A Federal Reserve survey of business conditions around the country found that the U.S. economy grew at a “slight to modest” pace in September and early October, but also documented many areas of economic activity hobbled by the coronavirus pandemic.
The Fed report made public Wednesday said that the pace of activity varied greatly among sectors of the U.S. economy. Housing demand showed solid gains, helped by very low mortgage rates, but conditions in commercial real estate continued to deteriorate. That sector has been hurt by the closing of thousands of restaurants and other retail establishments.
The report, known as the beige book, said that the outlook among the central bank’s business contacts remained generally optimistic but that respondents expressed “a considerable degree of uncertainty” about the future.
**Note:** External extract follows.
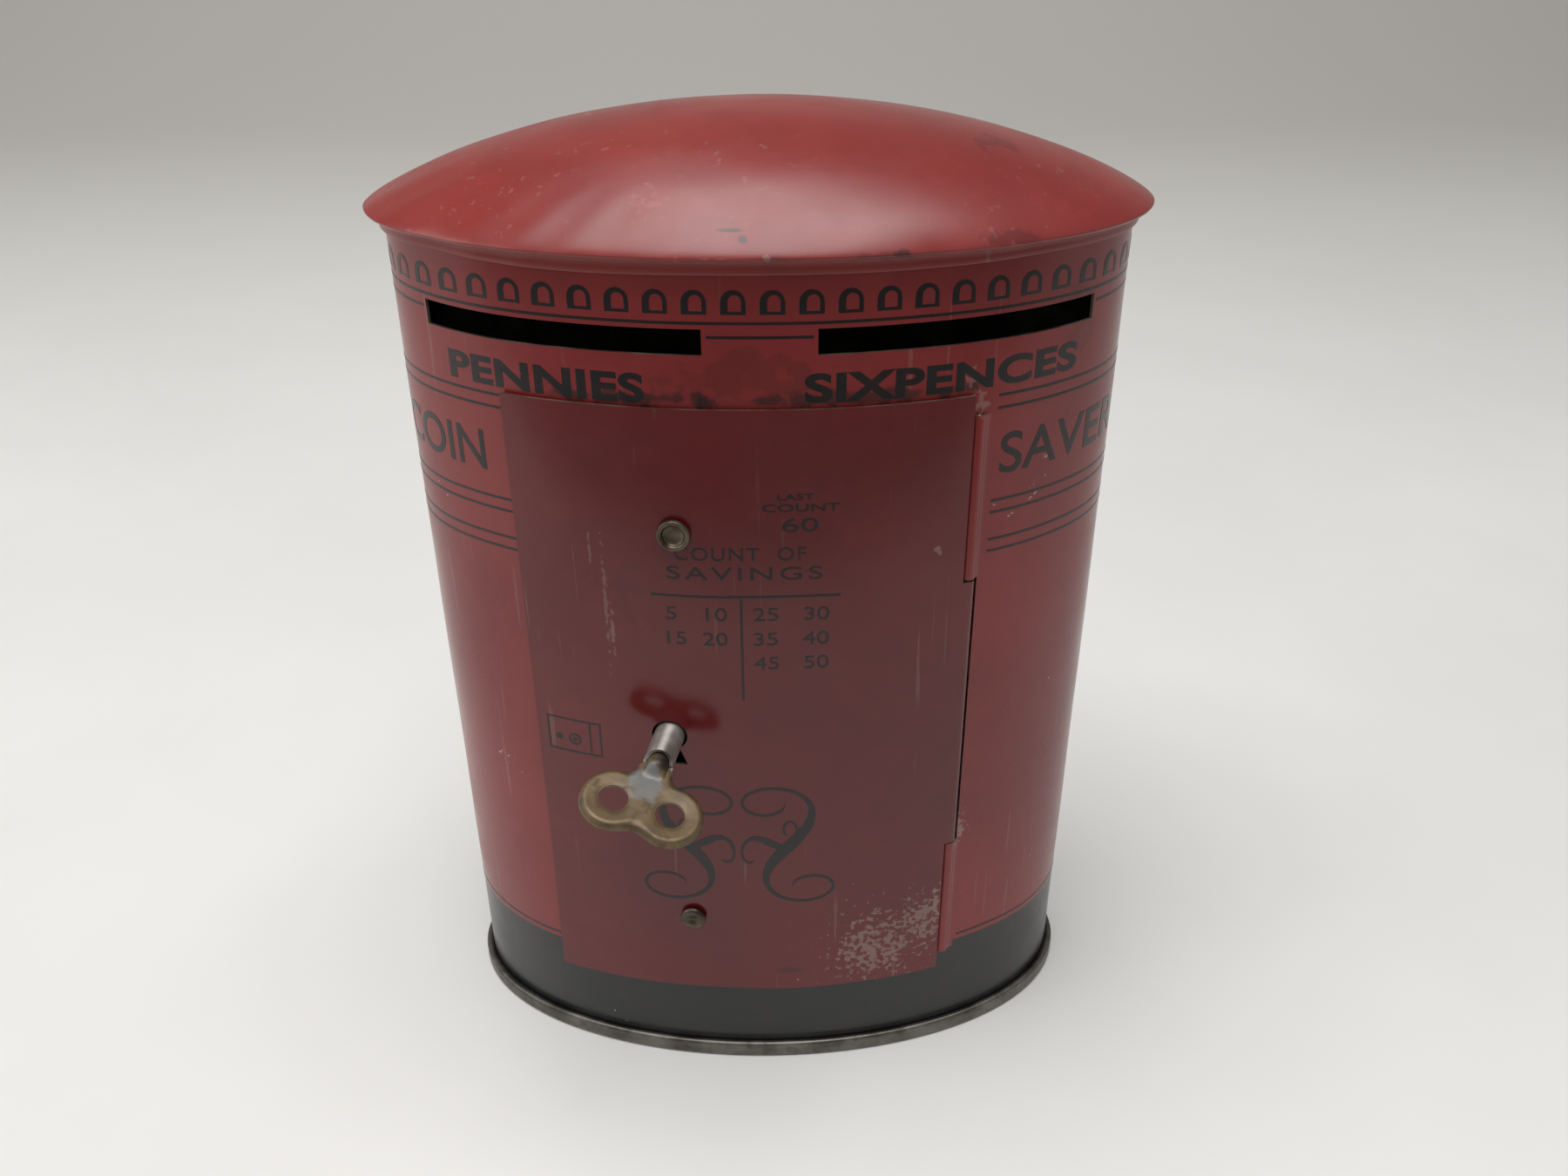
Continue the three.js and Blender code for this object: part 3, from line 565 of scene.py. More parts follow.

“Restaurants in many districts expressed concern that cooler weather would slow sales as they have relied on outdoor dining,” the Fed report said.
It said that banks were also worried about rising delinquency rates in coming months. Analysts are concerned about foreclosures on home mortgages and commercial real estate after support payments for individuals and businesses expired in late July or August.
The report said that while consumer spending, which accounts for two-thirds of economic activity, remained positive, some districts reported a leveling off in retail sales, which could be linked to the expiration of the support programs in the summer.
The Fed survey said that businesses reported only modest price increases with “notable exceptions.” Prices were up significantly for things such as food, autos and appliances, a development that has been linked to shortages stemming from the coronavirus. Prices for personal protective equipment, technology needed for remote work, and sanitation equipment also showed increases.
Lewis Alexander, U.S. chief economist for Nomura, said he believes these price increases would turn out to be transitory as production ramps up.
The Fed report was based on responses gathered by the Fed’s 12 regional banks before Oct. 9. The information will be used when the Fed holds its next meeting to set interest rates on Nov. 4 and 5, just after the election.
The expectation is that the Fed will keep its key policy rate unchanged at the current ultra-low level of 0% to 0.25% and keep signaling that it intends to keep rates at that low level through 2023
However, the central bank may feel the need to go even farther in providing economic support if a new wave of virus cases is threatening to throw the recovery into reverse. Congress so far has been unable to reach a compromise and provide another package of economic support for individuals and businesses.
In a speech Wednesday, Lael Brainard, a member of the Fed’s board, warned that the economy could face higher risks if Congress does not provide additional spending to bolster hard-hit sectors.
“Apart from the course of the virus itself, the most significant downside risk to my outlook would be the failure of additional fiscal support to materialize,” Brainard said in an on-line discussion.